:: Supplied information ::
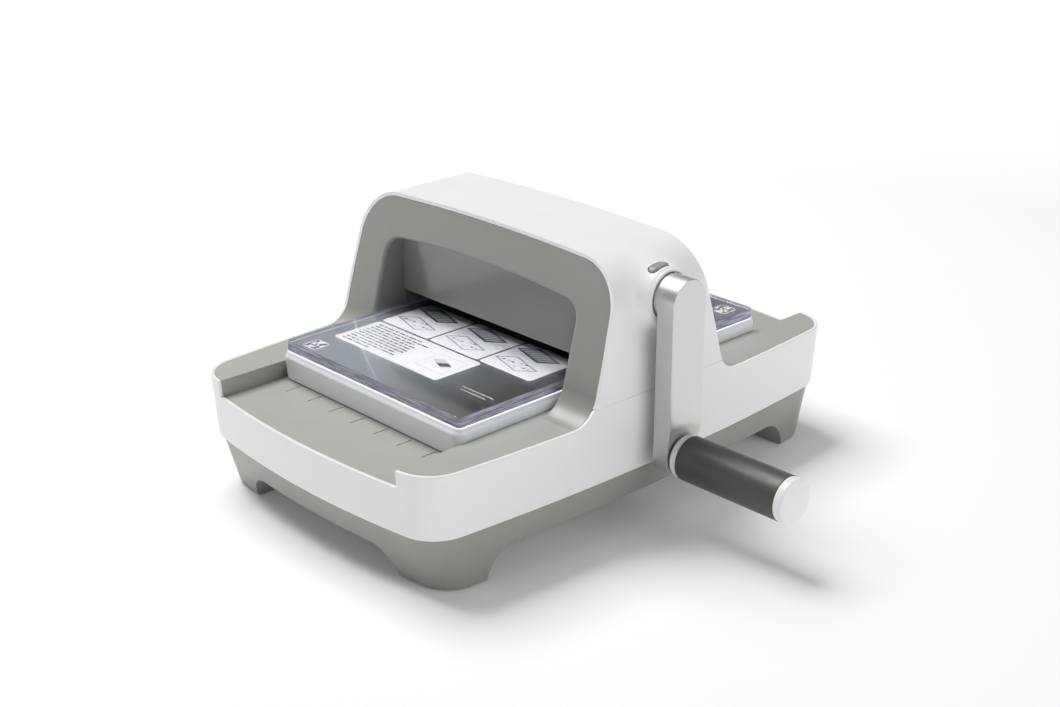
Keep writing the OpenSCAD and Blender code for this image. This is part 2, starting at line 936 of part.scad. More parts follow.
module coil_spring(r, wire_r, length, turns) {
  steps = turns * 12;
  sides = 6;
  rings = [
    for (j = [0:steps])
      for (k = [0:sides - 1])
        let (a = j * 30, b = k * 360 / sides, out = r + wire_r * cos(b))
        [out * cos(a), out * sin(a), wire_r + (length - 2 * wire_r) * j / steps + wire_r * sin(b)]
  ];
  skin = [
    for (j = [0:steps - 1])
      for (k = [0:sides - 1])
        let (p = j * sides + k, q = j * sides + (k + 1) % sides)
        each [[p, p + sides, q], [q, p + sides, q + sides]]
  ];
  first = [for (k = [0:sides - 1]) k];
  last = [for (k = [sides - 1:-1:0]) steps * sides + k];
  polyhedron(rings, concat([first, last], skin));
}
module button_springs() {
  seat_z = crank_z + 5.05;
  color("#9da1a4")
    for (s = [-1, 1])
      translate([108.2, s * 6.9, seat_z])
        coil_spring(1.2, 0.3, 6.6, 5);
}

// Platform: a ribbed top, a flat sole, a printed card and two clear pads
platform_half_w = channel_half - 0.5;
sole_t = 2;
platform_corner = 6;
module platform_top() {
  low_z = sole_z + sole_t;
  bevel = 3.6;
  bevel_scale = [1 - 2 / platform_half_w, 1 - 2 / platform_half_l];
  color("#dfe1e2")
    difference() {
      union() {
        translate([0, 0, low_z])
          linear_extrude(platform_top_z - bevel - low_z)
            rounded(platform_half_w, platform_half_l, platform_corner);
        translate([0, 0, platform_top_z - bevel])
          linear_extrude(bevel, scale = bevel_scale, slices = 1, segments = 1)
            rounded(platform_half_w, platform_half_l, platform_corner, $fn = 48);
      }
      for (i = [-1.5:1:1.5])
        for (j = [-2.5:1:2.5])
          translate([i * 37.5, j * 39, low_z - 1])
            linear_extrude(platform_top_z - low_z - 2)
              rounded(17.4, 18.2, 4);
    }
}
module platform_sole() {
  color("#d4d6d7")
    translate([0, 0, sole_z])
      linear_extrude(sole_t)
        rounded(platform_half_w, platform_half_l, platform_corner);
}
module instruction_card() {
  color("#5f6366")
    translate([0, 0, platform_top_z])
      linear_extrude(card_t)
        rounded(pad_w / 2 - 0.6, pad_half_l - 0.6, 2.5);
}
module clear_pad(z) {
  translate([0, 0, z])
    linear_extrude(pad_t)
      rounded(pad_w / 2, pad_half_l, 3);
}
module lower_pad() {
  color([0.78, 0.8, 0.87, 0.4])
    clear_pad(card_z);
}
module upper_pad() {
  color([0.78, 0.8, 0.87, 0.4])
    clear_pad(card_z + pad_t);
}

// Moves a sub-part from the middle of the body to the middle of the whole footprint
module place() {
  translate([-body_mid_x, 0, 0])
    children();
}

place() base_shell();
place() foot_pads();
place() side_belt();
place() deck_tray();
place() front_bezel();
place() rear_bezel();
place() arch_cover();
place() front_roller_cover();
place() rear_roller_cover();
place() left_liner();
place() right_liner();
place() left_frame_plate();
place() right_frame_plate();
place() tie_bars();
place() frame_screws();
place() base_screws();
place() deck_screws();
place() upper_left_bush();
place() upper_right_bush();
place() lower_left_bush();
place() lower_right_bush();
place() crank_inner_bush();
place() crank_outer_bush();
place() gear_bracket();
place() bracket_posts();
place() button_guide();
place() upper_roller();
place() upper_sync_gear();
place() drive_gear();
place() upper_roller_clips();
place() lower_roller();
place() lower_sync_gear();
place() lower_roller_clips();
place() pinion_shaft();
place() pinion_clip();
place() crank_stub();
place() crank_arm();
place() grip_spindle();
place() grip_core();
place() grip_sleeve();
place() grip_collar();
place() grip_end_cap();
place() release_button();
place() latch_plate();
place() button_springs();
place() platform_top();
place() platform_sole();
place() instruction_card();
place() lower_pad();
place() upper_pad();
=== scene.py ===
"""The looks of the hand-cranked die cutting machine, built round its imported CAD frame.

Shapes are in millimetres from the middle of the machine's body, and make() moves them into the frame.
"""

import json
import math

import bmesh
import bpy
import numpy as np
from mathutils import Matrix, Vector


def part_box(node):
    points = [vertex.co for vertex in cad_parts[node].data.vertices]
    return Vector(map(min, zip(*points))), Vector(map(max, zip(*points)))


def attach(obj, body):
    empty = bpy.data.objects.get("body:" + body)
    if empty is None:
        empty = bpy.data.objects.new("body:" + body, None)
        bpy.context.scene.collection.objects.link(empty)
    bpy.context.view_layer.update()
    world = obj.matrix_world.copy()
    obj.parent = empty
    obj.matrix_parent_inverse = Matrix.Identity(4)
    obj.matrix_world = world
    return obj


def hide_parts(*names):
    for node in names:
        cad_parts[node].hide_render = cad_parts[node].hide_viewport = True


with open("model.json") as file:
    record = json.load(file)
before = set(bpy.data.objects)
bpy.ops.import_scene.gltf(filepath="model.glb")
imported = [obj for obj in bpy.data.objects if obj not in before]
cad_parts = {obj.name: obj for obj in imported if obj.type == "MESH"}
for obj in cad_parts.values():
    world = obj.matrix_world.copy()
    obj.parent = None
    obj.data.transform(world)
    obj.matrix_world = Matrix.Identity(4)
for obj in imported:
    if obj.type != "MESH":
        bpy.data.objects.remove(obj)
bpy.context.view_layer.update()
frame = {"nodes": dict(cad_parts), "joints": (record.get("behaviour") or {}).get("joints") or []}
nodes = frame["nodes"]
MM = 0.001


# ---- Sizes, from the frame ----

BODY_MID_X = sum(corner.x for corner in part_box("side_belt")) / 2 / MM


def size_of(node):
    """Lowest and highest corner of a CAD node, in millimetres from the middle of the body."""
    low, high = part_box(node)
    shift = Vector((BODY_MID_X, 0, 0))
    return low / MM - shift, high / MM - shift


def joint_place(name):
    """A joint's point, in millimetres from the middle of the body."""
    joint = next(j for j in frame["joints"] if j["name"] == name)
    return Vector(joint["pos_m"]) / MM - Vector((BODY_MID_X, 0, 0))


BELT_LOW, BELT_HIGH = size_of("side_belt")
HALF_W, HALF_L = BELT_HIGH.x, BELT_HIGH.y
BELT_Z, SEAM_Z = BELT_LOW.z, BELT_HIGH.z
ARCH_TOP_Z = size_of("arch_cover")[1].z
BOSS_X = size_of("arch_cover")[1].x
CRANK_Z = joint_place("crank_spin").z
GRIP_Z = joint_place("grip_spin").z
ARM_LOW, ARM_HIGH = size_of("crank_arm")
ARM_R = ARM_HIGH.y
SLEEVE_LOW, SLEEVE_HIGH = size_of("grip_sleeve")
GRIP_R = SLEEVE_HIGH.y
CAP_X = size_of("grip_end_cap")[1].x
COLLAR_X = size_of("grip_collar")[0].x
SLAB_HIGH = size_of("platform_top")[1]
PAD_LOW, PAD_HIGH = size_of("lower_pad")
UPPER_PAD_HIGH = size_of("upper_pad")[1]
CARD_LOW, CARD_HIGH = size_of("instruction_card")

# Sizes that no single node's box gives. They follow part.scad, except that the boss's edge is
# 0.6 mm slimmer and the channel's floor 0.1 mm lower.
WALL = 2.4
RIM_Z = 73.6
DECK_Z = 73.4
FLOOR_Z = 63.3
CHANNEL_HALF = 80.5
CORNER_R = 24
END_BOW_R = 592
SIDE_BOW_R = 1500
ARCH_HALF, ARCH_R, ARCH_CROWN_R, ARCH_LEAN = 110, 30, 1600, 3.5
OPEN_HALF, OPEN_TOP_Z, OPEN_R, OPEN_CROWN_R = 83, 136.5, 12, 800
FACE_LEAN = 15.1
FACE_REF_Y, FACE_REF_Z = 50.5, 87.7
SKIRT_R = 18
BOSS_R = 15.9
RECESS_R, RECESS_DEPTH = 13.9, 2.4
DISH_R, DISH_DEPTH = 68, 3
TUNNEL_Y = 24

# Points round fine turned parts, the angle where smooth shading stops, and a rectangle's corners
FINE_TURN, HUB_TURN = 128, 160
SHARP_ANGLE = 35
CORNERS = ((-1, -1), (1, -1), (1, 1), (-1, 1))


# ---- Outlines ----

def arc(cx, cy, r, start, end, steps):
    """Points along an arc, in degrees."""
    a = np.radians(np.linspace(start, end, steps + 1))
    return np.stack([cx + r * np.cos(a), cy + r * np.sin(a)], 1)


def mirrored(half):
    """An outline from its right half, which ends on the middle line, continued round the left."""
    return np.concatenate([half, (half * [-1, 1])[-2::-1]])


class Plan:
    """The lower shell's plan: bowed sides and ends that touch round corners."""

    side_x = HALF_W - SIDE_BOW_R
    end_y = HALF_L - END_BOW_R
    gap = math.hypot(side_x, end_y)
    ra, rb = SIDE_BOW_R - CORNER_R, END_BOW_R - CORNER_R
    along = (ra * ra - rb * rb + gap * gap) / (2 * gap)
    across = math.sqrt(ra * ra - along * along)
    corner_x = side_x - (along * side_x + across * end_y) / gap
    corner_y = (along * end_y - across * side_x) / gap
    side_turn = math.degrees(math.atan2(corner_y, corner_x - side_x))
    end_turn = math.degrees(math.atan2(corner_y - end_y, corner_x))

    @classmethod
    def quarter(cls, inset):
        """From the middle of the right side round to the middle of the rear end."""
        side = arc(cls.side_x, 0, SIDE_BOW_R - inset, 0, cls.side_turn, 44)
        corner = arc(cls.corner_x, cls.corner_y, CORNER_R - inset, cls.side_turn, cls.end_turn, 16)
        end_start = END_BOW_R * math.cos(math.radians(cls.end_turn))
        stops = [end_start, CHANNEL_HALF + 3.2, *np.linspace(CHANNEL_HALF - 3.2, 0, 29)]
        turns = np.arccos(np.array(stops) / END_BOW_R)
        r = END_BOW_R - inset
        end = np.stack([r * np.cos(turns), cls.end_y + r * np.sin(turns)], 1)
        return np.concatenate([side[:-1], corner[:-1], end])

    @classmethod
    def outline(cls, inset=0.0):
        """The whole outline, from the middle of the right side."""
        rear = mirrored(cls.quarter(inset))
        return np.concatenate([rear, (rear * [1, -1])[-2:0:-1]])

    @classmethod
    def half_width(cls, y, inset=0.0):
        """Distance from the middle to the bowed side at y."""
        return cls.side_x + np.sqrt((SIDE_BOW_R - inset) ** 2 - np.asarray(y) ** 2)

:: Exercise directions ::
Write the lines again exactly, beginning at the line that has "place() base_shell();" and stopping after the line that has "obj.parent = empty"; include no other lines.

:: Correct answer ::
place() base_shell();
place() foot_pads();
place() side_belt();
place() deck_tray();
place() front_bezel();
place() rear_bezel();
place() arch_cover();
place() front_roller_cover();
place() rear_roller_cover();
place() left_liner();
place() right_liner();
place() left_frame_plate();
place() right_frame_plate();
place() tie_bars();
place() frame_screws();
place() base_screws();
place() deck_screws();
place() upper_left_bush();
place() upper_right_bush();
place() lower_left_bush();
place() lower_right_bush();
place() crank_inner_bush();
place() crank_outer_bush();
place() gear_bracket();
place() bracket_posts();
place() button_guide();
place() upper_roller();
place() upper_sync_gear();
place() drive_gear();
place() upper_roller_clips();
place() lower_roller();
place() lower_sync_gear();
place() lower_roller_clips();
place() pinion_shaft();
place() pinion_clip();
place() crank_stub();
place() crank_arm();
place() grip_spindle();
place() grip_core();
place() grip_sleeve();
place() grip_collar();
place() grip_end_cap();
place() release_button();
place() latch_plate();
place() button_springs();
place() platform_top();
place() platform_sole();
place() instruction_card();
place() lower_pad();
place() upper_pad();
=== scene.py ===
"""The looks of the hand-cranked die cutting machine, built round its imported CAD frame.

Shapes are in millimetres from the middle of the machine's body, and make() moves them into the frame.
"""

import json
import math

import bmesh
import bpy
import numpy as np
from mathutils import Matrix, Vector


def part_box(node):
    points = [vertex.co for vertex in cad_parts[node].data.vertices]
    return Vector(map(min, zip(*points))), Vector(map(max, zip(*points)))


def attach(obj, body):
    empty = bpy.data.objects.get("body:" + body)
    if empty is None:
        empty = bpy.data.objects.new("body:" + body, None)
        bpy.context.scene.collection.objects.link(empty)
    bpy.context.view_layer.update()
    world = obj.matrix_world.copy()
    obj.parent = empty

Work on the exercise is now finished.